Copy out all of the material, matching it word for word.
%%
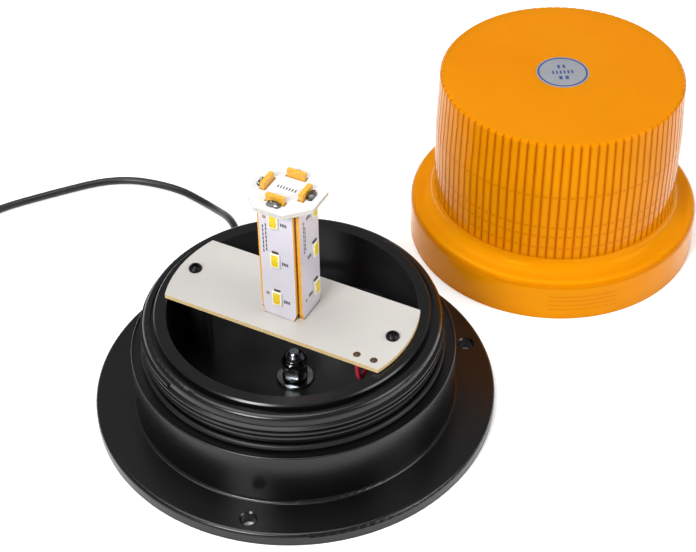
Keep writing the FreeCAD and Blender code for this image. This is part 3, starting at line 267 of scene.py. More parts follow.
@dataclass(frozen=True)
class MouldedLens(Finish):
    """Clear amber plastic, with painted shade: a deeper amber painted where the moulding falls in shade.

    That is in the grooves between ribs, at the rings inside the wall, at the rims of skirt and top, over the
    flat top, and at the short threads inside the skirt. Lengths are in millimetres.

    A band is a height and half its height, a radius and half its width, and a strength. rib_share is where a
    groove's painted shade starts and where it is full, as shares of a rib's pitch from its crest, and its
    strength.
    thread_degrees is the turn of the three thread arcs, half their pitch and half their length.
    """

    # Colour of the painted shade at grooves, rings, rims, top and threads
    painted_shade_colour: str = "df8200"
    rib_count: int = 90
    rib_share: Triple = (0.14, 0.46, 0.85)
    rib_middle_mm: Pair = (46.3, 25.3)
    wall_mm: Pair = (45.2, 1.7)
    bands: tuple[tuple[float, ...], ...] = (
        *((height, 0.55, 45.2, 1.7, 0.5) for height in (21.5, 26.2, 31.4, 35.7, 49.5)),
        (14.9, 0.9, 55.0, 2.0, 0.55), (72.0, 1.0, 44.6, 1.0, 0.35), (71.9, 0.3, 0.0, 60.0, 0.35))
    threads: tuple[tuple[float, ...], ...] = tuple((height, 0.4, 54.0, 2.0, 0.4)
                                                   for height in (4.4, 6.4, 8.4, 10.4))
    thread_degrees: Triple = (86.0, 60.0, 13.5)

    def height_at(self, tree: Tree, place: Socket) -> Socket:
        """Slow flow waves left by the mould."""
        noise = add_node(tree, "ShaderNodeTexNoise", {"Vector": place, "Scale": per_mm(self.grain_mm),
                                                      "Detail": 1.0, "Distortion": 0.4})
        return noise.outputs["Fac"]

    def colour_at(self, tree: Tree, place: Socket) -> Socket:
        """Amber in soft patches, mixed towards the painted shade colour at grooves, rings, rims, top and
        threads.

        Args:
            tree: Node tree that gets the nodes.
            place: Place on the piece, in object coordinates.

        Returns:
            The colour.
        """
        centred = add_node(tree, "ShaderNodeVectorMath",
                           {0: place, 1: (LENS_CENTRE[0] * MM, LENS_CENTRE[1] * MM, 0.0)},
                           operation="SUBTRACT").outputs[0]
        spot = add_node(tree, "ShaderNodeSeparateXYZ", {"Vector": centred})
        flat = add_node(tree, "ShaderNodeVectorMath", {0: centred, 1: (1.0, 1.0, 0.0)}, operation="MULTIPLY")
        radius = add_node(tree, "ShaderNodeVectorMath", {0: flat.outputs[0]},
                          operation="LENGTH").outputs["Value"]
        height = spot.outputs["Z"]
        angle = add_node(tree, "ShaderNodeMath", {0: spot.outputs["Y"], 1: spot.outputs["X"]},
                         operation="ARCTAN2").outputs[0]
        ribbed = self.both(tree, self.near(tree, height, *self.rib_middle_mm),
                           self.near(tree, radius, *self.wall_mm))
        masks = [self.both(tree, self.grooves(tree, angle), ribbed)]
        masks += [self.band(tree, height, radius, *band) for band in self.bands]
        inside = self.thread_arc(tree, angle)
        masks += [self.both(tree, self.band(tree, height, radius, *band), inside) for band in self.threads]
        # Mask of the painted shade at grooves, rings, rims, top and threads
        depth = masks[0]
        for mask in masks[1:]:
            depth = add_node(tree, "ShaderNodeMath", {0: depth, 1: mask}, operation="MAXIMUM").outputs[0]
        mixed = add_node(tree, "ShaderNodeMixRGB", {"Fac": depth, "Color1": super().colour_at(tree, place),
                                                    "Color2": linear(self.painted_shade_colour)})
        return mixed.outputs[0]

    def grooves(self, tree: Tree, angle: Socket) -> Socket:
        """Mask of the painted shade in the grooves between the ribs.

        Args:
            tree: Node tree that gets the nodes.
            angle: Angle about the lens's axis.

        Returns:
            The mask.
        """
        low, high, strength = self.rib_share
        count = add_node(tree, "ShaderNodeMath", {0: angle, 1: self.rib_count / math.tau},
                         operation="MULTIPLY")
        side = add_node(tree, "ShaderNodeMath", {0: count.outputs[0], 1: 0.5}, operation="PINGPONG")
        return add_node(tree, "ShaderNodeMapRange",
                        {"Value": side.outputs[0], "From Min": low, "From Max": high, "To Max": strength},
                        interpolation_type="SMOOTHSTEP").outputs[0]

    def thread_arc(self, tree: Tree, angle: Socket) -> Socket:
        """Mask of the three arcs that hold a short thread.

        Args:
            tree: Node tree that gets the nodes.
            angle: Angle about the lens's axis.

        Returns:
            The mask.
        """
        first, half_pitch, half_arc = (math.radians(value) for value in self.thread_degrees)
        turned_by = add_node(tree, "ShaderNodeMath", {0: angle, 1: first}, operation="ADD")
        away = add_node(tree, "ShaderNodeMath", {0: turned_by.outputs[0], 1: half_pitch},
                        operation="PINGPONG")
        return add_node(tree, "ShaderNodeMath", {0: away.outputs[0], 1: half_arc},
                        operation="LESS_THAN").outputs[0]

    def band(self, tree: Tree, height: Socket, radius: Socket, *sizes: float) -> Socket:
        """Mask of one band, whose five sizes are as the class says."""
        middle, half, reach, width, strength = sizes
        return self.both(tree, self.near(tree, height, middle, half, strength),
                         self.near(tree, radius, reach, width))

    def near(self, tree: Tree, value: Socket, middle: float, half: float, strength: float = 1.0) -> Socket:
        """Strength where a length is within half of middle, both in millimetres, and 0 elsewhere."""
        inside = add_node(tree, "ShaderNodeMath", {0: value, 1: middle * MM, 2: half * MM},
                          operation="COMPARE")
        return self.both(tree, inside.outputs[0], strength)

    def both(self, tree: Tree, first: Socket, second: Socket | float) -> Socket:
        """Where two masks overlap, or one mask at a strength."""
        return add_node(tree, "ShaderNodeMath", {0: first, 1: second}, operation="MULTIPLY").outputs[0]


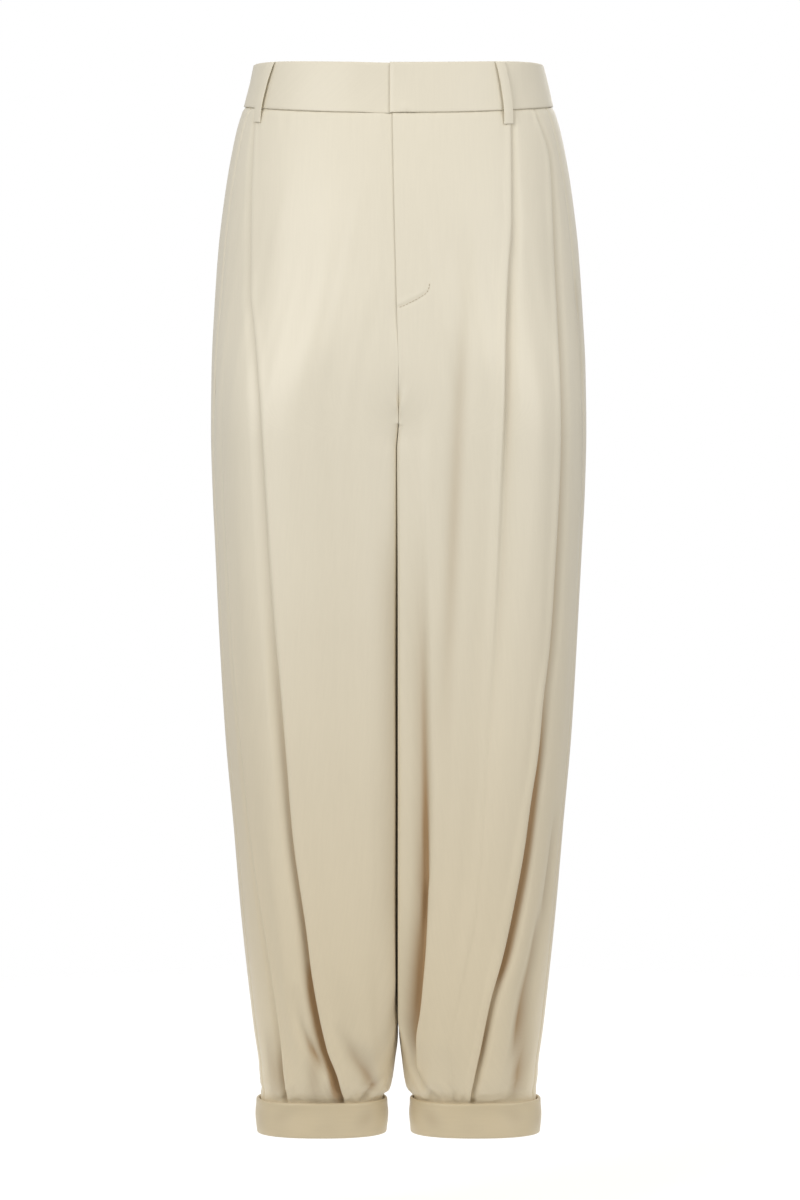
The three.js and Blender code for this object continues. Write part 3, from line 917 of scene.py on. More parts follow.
%%
**Complete response:**
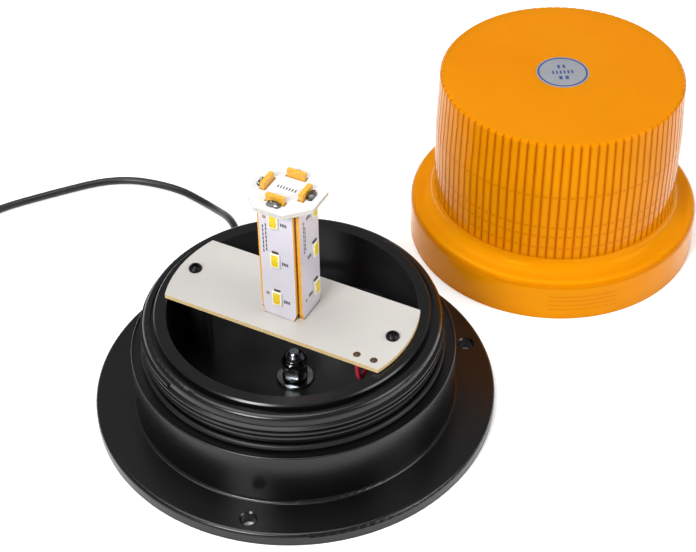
Keep writing the FreeCAD and Blender code for this image. This is part 3, starting at line 267 of scene.py. More parts follow.
@dataclass(frozen=True)
class MouldedLens(Finish):
    """Clear amber plastic, with painted shade: a deeper amber painted where the moulding falls in shade.

    That is in the grooves between ribs, at the rings inside the wall, at the rims of skirt and top, over the
    flat top, and at the short threads inside the skirt. Lengths are in millimetres.

    A band is a height and half its height, a radius and half its width, and a strength. rib_share is where a
    groove's painted shade starts and where it is full, as shares of a rib's pitch from its crest, and its
    strength.
    thread_degrees is the turn of the three thread arcs, half their pitch and half their length.
    """

    # Colour of the painted shade at grooves, rings, rims, top and threads
    painted_shade_colour: str = "df8200"
    rib_count: int = 90
    rib_share: Triple = (0.14, 0.46, 0.85)
    rib_middle_mm: Pair = (46.3, 25.3)
    wall_mm: Pair = (45.2, 1.7)
    bands: tuple[tuple[float, ...], ...] = (
        *((height, 0.55, 45.2, 1.7, 0.5) for height in (21.5, 26.2, 31.4, 35.7, 49.5)),
        (14.9, 0.9, 55.0, 2.0, 0.55), (72.0, 1.0, 44.6, 1.0, 0.35), (71.9, 0.3, 0.0, 60.0, 0.35))
    threads: tuple[tuple[float, ...], ...] = tuple((height, 0.4, 54.0, 2.0, 0.4)
                                                   for height in (4.4, 6.4, 8.4, 10.4))
    thread_degrees: Triple = (86.0, 60.0, 13.5)

    def height_at(self, tree: Tree, place: Socket) -> Socket:
        """Slow flow waves left by the mould."""
        noise = add_node(tree, "ShaderNodeTexNoise", {"Vector": place, "Scale": per_mm(self.grain_mm),
                                                      "Detail": 1.0, "Distortion": 0.4})
        return noise.outputs["Fac"]

    def colour_at(self, tree: Tree, place: Socket) -> Socket:
        """Amber in soft patches, mixed towards the painted shade colour at grooves, rings, rims, top and
        threads.

        Args:
            tree: Node tree that gets the nodes.
            place: Place on the piece, in object coordinates.

        Returns:
            The colour.
        """
        centred = add_node(tree, "ShaderNodeVectorMath",
                           {0: place, 1: (LENS_CENTRE[0] * MM, LENS_CENTRE[1] * MM, 0.0)},
                           operation="SUBTRACT").outputs[0]
        spot = add_node(tree, "ShaderNodeSeparateXYZ", {"Vector": centred})
        flat = add_node(tree, "ShaderNodeVectorMath", {0: centred, 1: (1.0, 1.0, 0.0)}, operation="MULTIPLY")
        radius = add_node(tree, "ShaderNodeVectorMath", {0: flat.outputs[0]},
                          operation="LENGTH").outputs["Value"]
        height = spot.outputs["Z"]
        angle = add_node(tree, "ShaderNodeMath", {0: spot.outputs["Y"], 1: spot.outputs["X"]},
                         operation="ARCTAN2").outputs[0]
        ribbed = self.both(tree, self.near(tree, height, *self.rib_middle_mm),
                           self.near(tree, radius, *self.wall_mm))
        masks = [self.both(tree, self.grooves(tree, angle), ribbed)]
        masks += [self.band(tree, height, radius, *band) for band in self.bands]
        inside = self.thread_arc(tree, angle)
        masks += [self.both(tree, self.band(tree, height, radius, *band), inside) for band in self.threads]
        # Mask of the painted shade at grooves, rings, rims, top and threads
        depth = masks[0]
        for mask in masks[1:]:
            depth = add_node(tree, "ShaderNodeMath", {0: depth, 1: mask}, operation="MAXIMUM").outputs[0]
        mixed = add_node(tree, "ShaderNodeMixRGB", {"Fac": depth, "Color1": super().colour_at(tree, place),
                                                    "Color2": linear(self.painted_shade_colour)})
        return mixed.outputs[0]

    def grooves(self, tree: Tree, angle: Socket) -> Socket:
        """Mask of the painted shade in the grooves between the ribs.

        Args:
            tree: Node tree that gets the nodes.
            angle: Angle about the lens's axis.

        Returns:
            The mask.
        """
        low, high, strength = self.rib_share
        count = add_node(tree, "ShaderNodeMath", {0: angle, 1: self.rib_count / math.tau},
                         operation="MULTIPLY")
        side = add_node(tree, "ShaderNodeMath", {0: count.outputs[0], 1: 0.5}, operation="PINGPONG")
        return add_node(tree, "ShaderNodeMapRange",
                        {"Value": side.outputs[0], "From Min": low, "From Max": high, "To Max": strength},
                        interpolation_type="SMOOTHSTEP").outputs[0]

    def thread_arc(self, tree: Tree, angle: Socket) -> Socket:
        """Mask of the three arcs that hold a short thread.

        Args:
            tree: Node tree that gets the nodes.
            angle: Angle about the lens's axis.

        Returns:
            The mask.
        """
        first, half_pitch, half_arc = (math.radians(value) for value in self.thread_degrees)
        turned_by = add_node(tree, "ShaderNodeMath", {0: angle, 1: first}, operation="ADD")
        away = add_node(tree, "ShaderNodeMath", {0: turned_by.outputs[0], 1: half_pitch},
                        operation="PINGPONG")
        return add_node(tree, "ShaderNodeMath", {0: away.outputs[0], 1: half_arc},
                        operation="LESS_THAN").outputs[0]

    def band(self, tree: Tree, height: Socket, radius: Socket, *sizes: float) -> Socket:
        """Mask of one band, whose five sizes are as the class says."""
        middle, half, reach, width, strength = sizes
        return self.both(tree, self.near(tree, height, middle, half, strength),
                         self.near(tree, radius, reach, width))

    def near(self, tree: Tree, value: Socket, middle: float, half: float, strength: float = 1.0) -> Socket:
        """Strength where a length is within half of middle, both in millimetres, and 0 elsewhere."""
        inside = add_node(tree, "ShaderNodeMath", {0: value, 1: middle * MM, 2: half * MM},
                          operation="COMPARE")
        return self.both(tree, inside.outputs[0], strength)

    def both(self, tree: Tree, first: Socket, second: Socket | float) -> Socket:
        """Where two masks overlap, or one mask at a strength."""
        return add_node(tree, "ShaderNodeMath", {0: first, 1: second}, operation="MULTIPLY").outputs[0]


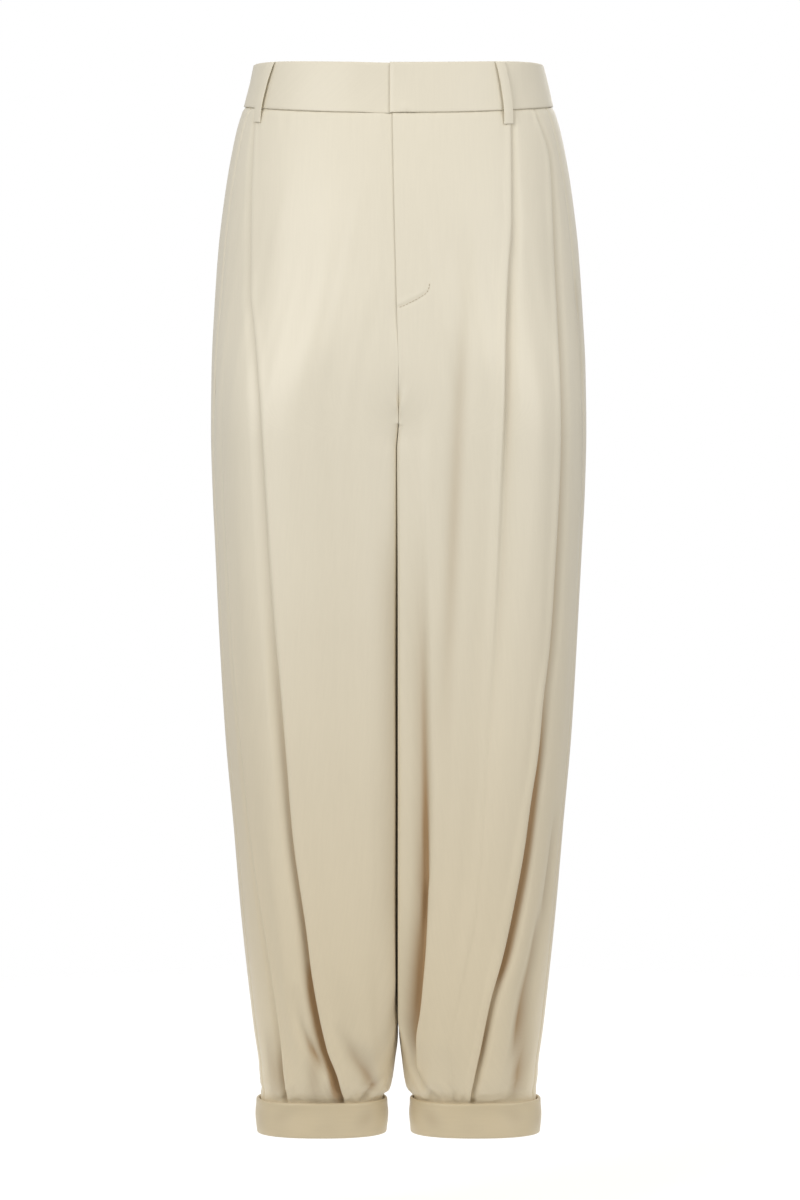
The three.js and Blender code for this object continues. Write part 3, from line 917 of scene.py on. More parts follow.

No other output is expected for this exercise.